Given request:
Set down the material once more, exactly as it appears.

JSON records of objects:

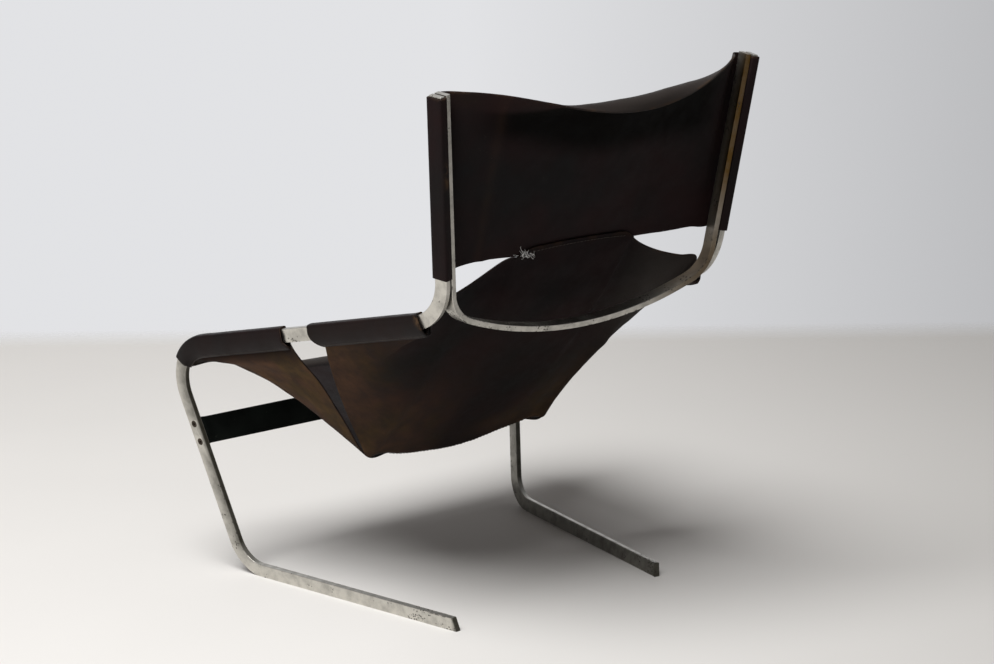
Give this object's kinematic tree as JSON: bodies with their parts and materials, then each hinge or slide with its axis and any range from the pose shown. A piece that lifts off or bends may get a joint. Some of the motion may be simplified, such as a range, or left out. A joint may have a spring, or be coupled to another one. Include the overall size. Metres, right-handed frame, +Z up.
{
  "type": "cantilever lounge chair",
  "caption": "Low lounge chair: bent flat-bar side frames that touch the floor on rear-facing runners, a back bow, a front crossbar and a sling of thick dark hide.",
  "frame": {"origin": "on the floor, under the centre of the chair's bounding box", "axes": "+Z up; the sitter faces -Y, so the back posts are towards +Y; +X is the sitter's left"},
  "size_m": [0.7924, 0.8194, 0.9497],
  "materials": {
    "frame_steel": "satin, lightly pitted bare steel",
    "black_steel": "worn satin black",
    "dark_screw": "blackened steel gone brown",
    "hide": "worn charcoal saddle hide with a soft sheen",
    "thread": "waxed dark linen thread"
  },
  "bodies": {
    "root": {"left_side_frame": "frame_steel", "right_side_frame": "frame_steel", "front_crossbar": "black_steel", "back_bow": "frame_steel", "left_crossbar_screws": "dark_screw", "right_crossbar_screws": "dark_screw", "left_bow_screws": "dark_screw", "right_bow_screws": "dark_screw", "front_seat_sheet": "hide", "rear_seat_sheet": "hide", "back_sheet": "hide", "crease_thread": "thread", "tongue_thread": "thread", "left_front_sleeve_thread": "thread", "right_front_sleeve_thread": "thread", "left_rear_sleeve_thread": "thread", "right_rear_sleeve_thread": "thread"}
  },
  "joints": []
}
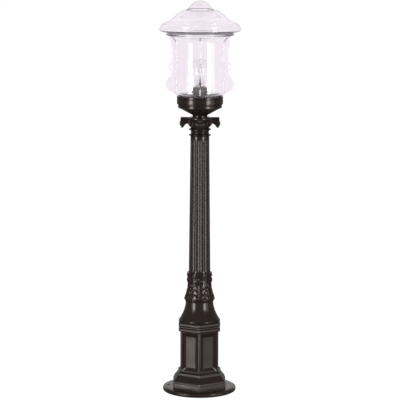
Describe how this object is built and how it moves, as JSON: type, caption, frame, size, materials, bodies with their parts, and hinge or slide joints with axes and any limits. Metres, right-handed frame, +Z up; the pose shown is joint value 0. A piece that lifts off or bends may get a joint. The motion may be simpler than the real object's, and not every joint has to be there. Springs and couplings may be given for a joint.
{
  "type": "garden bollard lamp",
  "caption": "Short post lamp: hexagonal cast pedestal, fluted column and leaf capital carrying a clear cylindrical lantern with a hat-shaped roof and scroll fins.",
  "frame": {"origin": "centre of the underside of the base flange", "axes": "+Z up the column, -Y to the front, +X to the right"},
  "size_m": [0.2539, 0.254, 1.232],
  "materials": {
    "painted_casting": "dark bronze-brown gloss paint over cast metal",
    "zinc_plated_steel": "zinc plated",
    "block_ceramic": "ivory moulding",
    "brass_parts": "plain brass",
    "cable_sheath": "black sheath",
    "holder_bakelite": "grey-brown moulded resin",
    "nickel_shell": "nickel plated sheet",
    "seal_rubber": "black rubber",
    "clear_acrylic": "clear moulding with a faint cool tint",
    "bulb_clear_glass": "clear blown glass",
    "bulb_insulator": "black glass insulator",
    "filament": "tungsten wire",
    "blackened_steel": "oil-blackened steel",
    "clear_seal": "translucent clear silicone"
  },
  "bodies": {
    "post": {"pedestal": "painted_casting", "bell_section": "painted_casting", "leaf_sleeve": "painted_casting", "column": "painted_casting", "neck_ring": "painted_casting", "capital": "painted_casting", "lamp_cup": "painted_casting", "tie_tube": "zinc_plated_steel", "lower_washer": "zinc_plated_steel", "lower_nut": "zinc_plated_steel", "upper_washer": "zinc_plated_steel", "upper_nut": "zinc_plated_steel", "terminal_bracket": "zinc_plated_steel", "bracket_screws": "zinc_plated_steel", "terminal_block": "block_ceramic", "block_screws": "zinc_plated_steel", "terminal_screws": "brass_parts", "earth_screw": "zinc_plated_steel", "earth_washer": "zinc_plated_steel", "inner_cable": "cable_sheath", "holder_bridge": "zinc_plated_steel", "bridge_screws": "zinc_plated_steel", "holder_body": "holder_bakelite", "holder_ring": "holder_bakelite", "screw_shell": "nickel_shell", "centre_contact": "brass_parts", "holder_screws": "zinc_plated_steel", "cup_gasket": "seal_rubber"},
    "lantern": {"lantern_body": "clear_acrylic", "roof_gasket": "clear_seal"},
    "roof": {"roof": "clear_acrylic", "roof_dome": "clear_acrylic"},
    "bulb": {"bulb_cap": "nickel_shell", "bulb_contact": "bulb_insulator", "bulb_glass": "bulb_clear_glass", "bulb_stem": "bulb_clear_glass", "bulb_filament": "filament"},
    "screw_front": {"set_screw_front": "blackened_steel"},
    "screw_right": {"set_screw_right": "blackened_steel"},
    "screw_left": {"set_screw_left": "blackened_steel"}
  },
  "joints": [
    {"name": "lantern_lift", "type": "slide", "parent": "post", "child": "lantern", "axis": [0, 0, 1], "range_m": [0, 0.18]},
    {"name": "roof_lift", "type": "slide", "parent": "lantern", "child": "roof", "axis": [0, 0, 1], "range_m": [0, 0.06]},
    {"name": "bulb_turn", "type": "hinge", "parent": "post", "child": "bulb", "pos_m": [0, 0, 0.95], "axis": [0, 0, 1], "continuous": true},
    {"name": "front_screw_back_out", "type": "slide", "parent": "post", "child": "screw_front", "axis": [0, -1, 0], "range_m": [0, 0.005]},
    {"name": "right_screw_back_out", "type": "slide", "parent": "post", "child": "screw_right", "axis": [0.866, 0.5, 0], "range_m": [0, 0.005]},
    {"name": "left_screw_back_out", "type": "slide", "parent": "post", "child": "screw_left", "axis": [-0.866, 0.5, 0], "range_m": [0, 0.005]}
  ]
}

The response:
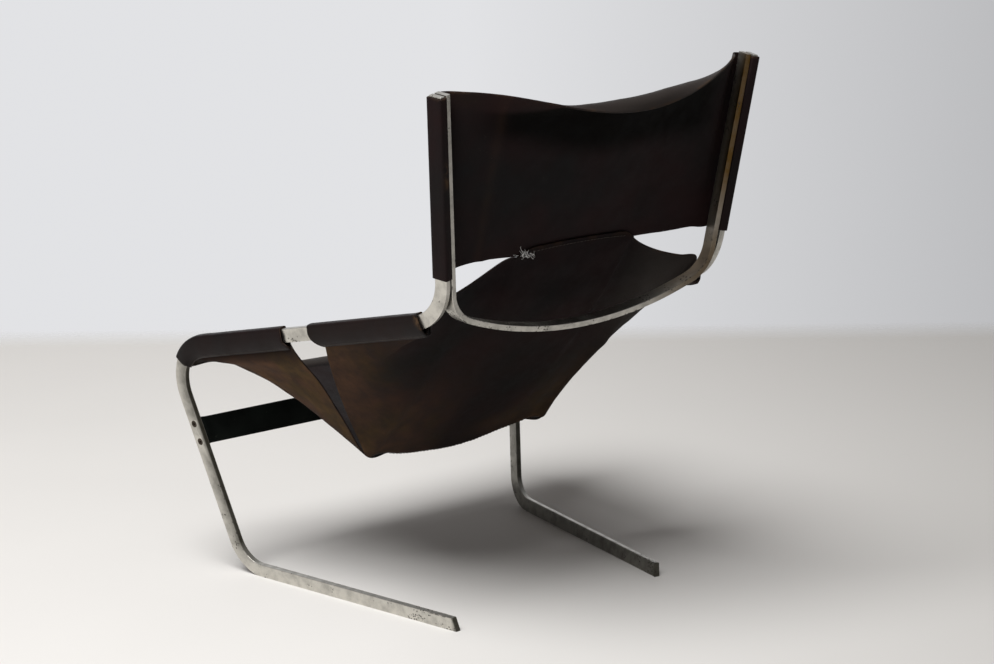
Give this object's kinematic tree as JSON: bodies with their parts and materials, then each hinge or slide with its axis and any range from the pose shown. A piece that lifts off or bends may get a joint. Some of the motion may be simplified, such as a range, or left out. A joint may have a spring, or be coupled to another one. Include the overall size. Metres, right-handed frame, +Z up.
{
  "type": "cantilever lounge chair",
  "caption": "Low lounge chair: bent flat-bar side frames that touch the floor on rear-facing runners, a back bow, a front crossbar and a sling of thick dark hide.",
  "frame": {"origin": "on the floor, under the centre of the chair's bounding box", "axes": "+Z up; the sitter faces -Y, so the back posts are towards +Y; +X is the sitter's left"},
  "size_m": [0.7924, 0.8194, 0.9497],
  "materials": {
    "frame_steel": "satin, lightly pitted bare steel",
    "black_steel": "worn satin black",
    "dark_screw": "blackened steel gone brown",
    "hide": "worn charcoal saddle hide with a soft sheen",
    "thread": "waxed dark linen thread"
  },
  "bodies": {
    "root": {"left_side_frame": "frame_steel", "right_side_frame": "frame_steel", "front_crossbar": "black_steel", "back_bow": "frame_steel", "left_crossbar_screws": "dark_screw", "right_crossbar_screws": "dark_screw", "left_bow_screws": "dark_screw", "right_bow_screws": "dark_screw", "front_seat_sheet": "hide", "rear_seat_sheet": "hide", "back_sheet": "hide", "crease_thread": "thread", "tongue_thread": "thread", "left_front_sleeve_thread": "thread", "right_front_sleeve_thread": "thread", "left_rear_sleeve_thread": "thread", "right_rear_sleeve_thread": "thread"}
  },
  "joints": []
}
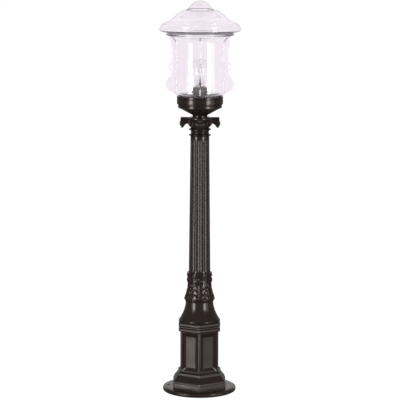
Describe how this object is built and how it moves, as JSON: type, caption, frame, size, materials, bodies with their parts, and hinge or slide joints with axes and any limits. Metres, right-handed frame, +Z up; the pose shown is joint value 0. A piece that lifts off or bends may get a joint. The motion may be simpler than the real object's, and not every joint has to be there. Springs and couplings may be given for a joint.
{
  "type": "garden bollard lamp",
  "caption": "Short post lamp: hexagonal cast pedestal, fluted column and leaf capital carrying a clear cylindrical lantern with a hat-shaped roof and scroll fins.",
  "frame": {"origin": "centre of the underside of the base flange", "axes": "+Z up the column, -Y to the front, +X to the right"},
  "size_m": [0.2539, 0.254, 1.232],
  "materials": {
    "painted_casting": "dark bronze-brown gloss paint over cast metal",
    "zinc_plated_steel": "zinc plated",
    "block_ceramic": "ivory moulding",
    "brass_parts": "plain brass",
    "cable_sheath": "black sheath",
    "holder_bakelite": "grey-brown moulded resin",
    "nickel_shell": "nickel plated sheet",
    "seal_rubber": "black rubber",
    "clear_acrylic": "clear moulding with a faint cool tint",
    "bulb_clear_glass": "clear blown glass",
    "bulb_insulator": "black glass insulator",
    "filament": "tungsten wire",
    "blackened_steel": "oil-blackened steel",
    "clear_seal": "translucent clear silicone"
  },
  "bodies": {
    "post": {"pedestal": "painted_casting", "bell_section": "painted_casting", "leaf_sleeve": "painted_casting", "column": "painted_casting", "neck_ring": "painted_casting", "capital": "painted_casting", "lamp_cup": "painted_casting", "tie_tube": "zinc_plated_steel", "lower_washer": "zinc_plated_steel", "lower_nut": "zinc_plated_steel", "upper_washer": "zinc_plated_steel", "upper_nut": "zinc_plated_steel", "terminal_bracket": "zinc_plated_steel", "bracket_screws": "zinc_plated_steel", "terminal_block": "block_ceramic", "block_screws": "zinc_plated_steel", "terminal_screws": "brass_parts", "earth_screw": "zinc_plated_steel", "earth_washer": "zinc_plated_steel", "inner_cable": "cable_sheath", "holder_bridge": "zinc_plated_steel", "bridge_screws": "zinc_plated_steel", "holder_body": "holder_bakelite", "holder_ring": "holder_bakelite", "screw_shell": "nickel_shell", "centre_contact": "brass_parts", "holder_screws": "zinc_plated_steel", "cup_gasket": "seal_rubber"},
    "lantern": {"lantern_body": "clear_acrylic", "roof_gasket": "clear_seal"},
    "roof": {"roof": "clear_acrylic", "roof_dome": "clear_acrylic"},
    "bulb": {"bulb_cap": "nickel_shell", "bulb_contact": "bulb_insulator", "bulb_glass": "bulb_clear_glass", "bulb_stem": "bulb_clear_glass", "bulb_filament": "filament"},
    "screw_front": {"set_screw_front": "blackened_steel"},
    "screw_right": {"set_screw_right": "blackened_steel"},
    "screw_left": {"set_screw_left": "blackened_steel"}
  },
  "joints": [
    {"name": "lantern_lift", "type": "slide", "parent": "post", "child": "lantern", "axis": [0, 0, 1], "range_m": [0, 0.18]},
    {"name": "roof_lift", "type": "slide", "parent": "lantern", "child": "roof", "axis": [0, 0, 1], "range_m": [0, 0.06]},
    {"name": "bulb_turn", "type": "hinge", "parent": "post", "child": "bulb", "pos_m": [0, 0, 0.95], "axis": [0, 0, 1], "continuous": true},
    {"name": "front_screw_back_out", "type": "slide", "parent": "post", "child": "screw_front", "axis": [0, -1, 0], "range_m": [0, 0.005]},
    {"name": "right_screw_back_out", "type": "slide", "parent": "post", "child": "screw_right", "axis": [0.866, 0.5, 0], "range_m": [0, 0.005]},
    {"name": "left_screw_back_out", "type": "slide", "parent": "post", "child": "screw_left", "axis": [-0.866, 0.5, 0], "range_m": [0, 0.005]}
  ]
}